研究課題
重症心不全の治療法として細胞移植による再生治療が期待されている。我々はこれまでにiPS細胞由来心筋シート治療法を開発し、虚血性心筋症モデル動物を用いて有効性と安全性を確立したうえで、2018年に臨床研究の開始が承認されている。しかし現在の技術では、心筋シートの厚みは0.1mm程度であるため、約1cmのヒト心臓壁に細胞補充するには、更なる厚みを持ち、酸素・栄養供給に優れ、筋繊維の配向性を持ち、操作性が高い組織の形成が望まれる。
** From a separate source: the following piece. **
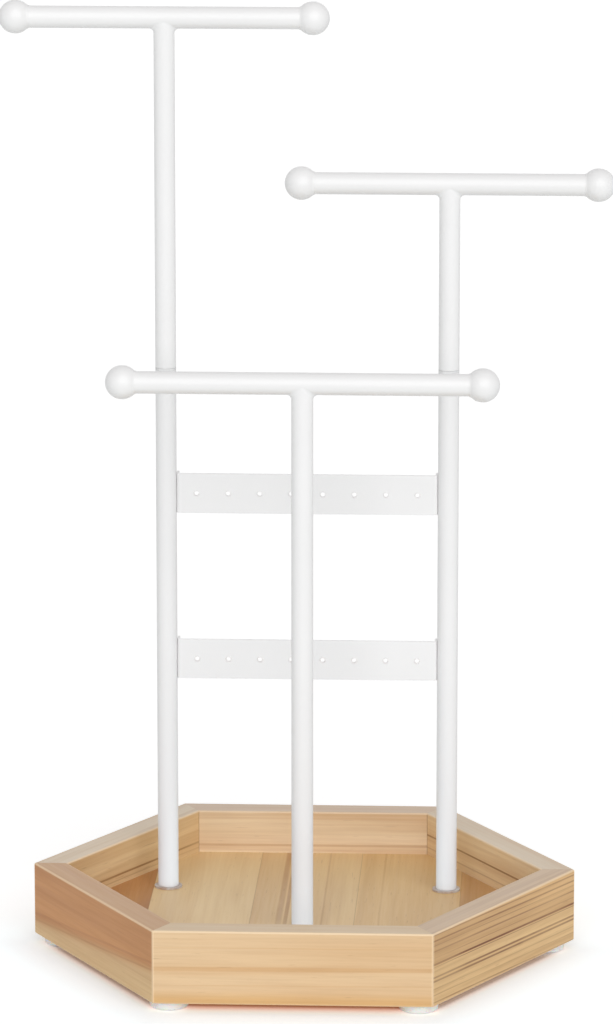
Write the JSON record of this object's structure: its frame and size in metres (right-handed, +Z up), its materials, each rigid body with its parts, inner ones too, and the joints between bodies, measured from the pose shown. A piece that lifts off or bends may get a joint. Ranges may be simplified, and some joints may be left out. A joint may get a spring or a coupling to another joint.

本研究では、より高い心機能改善効果が期待できる“3D Mini Heart”を生体外で創成し移植に用いることを目的とする。我々はこれまでに、FDA認証済の生体分解性高分子材料(PLGAポリマー)で作製 したナノファイバーを用いて、3次元配向性の心筋組織片の開発に成功した。このナノファイバーは操作性に優れ、適度な間隙を作り多層化しやすい性質を持つ。そこで、生体心臓内の微小環境を再現する多層化した 重厚な“ 3D Mini Heart”の構築を目指し、多層化で課題となる栄養・酸素供給を確保するため、我々は回転培養装置を利用した。心筋組織の中に微小血管構造と線維化細胞構造を導入した上、最終的1mm以上の重厚な複合体心筋組織を構築した。組織を解析した結果、各細胞種の特異的のマーカーが強く発現され、細胞間繋がりがよい、細胞外基質の分泌量が多い、生存率が高いことが確認された。さらに、虚血性心筋梗塞モデル小動物への移植実験を行い、非臨床試験POC取得を行った。移植後の評価を行った結果、心機能が大幅に改善したと共に、移植された重厚な心筋組織の生着能の上昇、線維化範囲の現象、血管新生の改善が見られた。炎症反応は行ってないことが確認できた。以上の結果より、組織工学技術を駆使した高機能化心筋組織による次世代心不全根治法の有効性が判明され、臨床試験への実現が期待できる。
令和4年度が最終年度であるため、記入しない。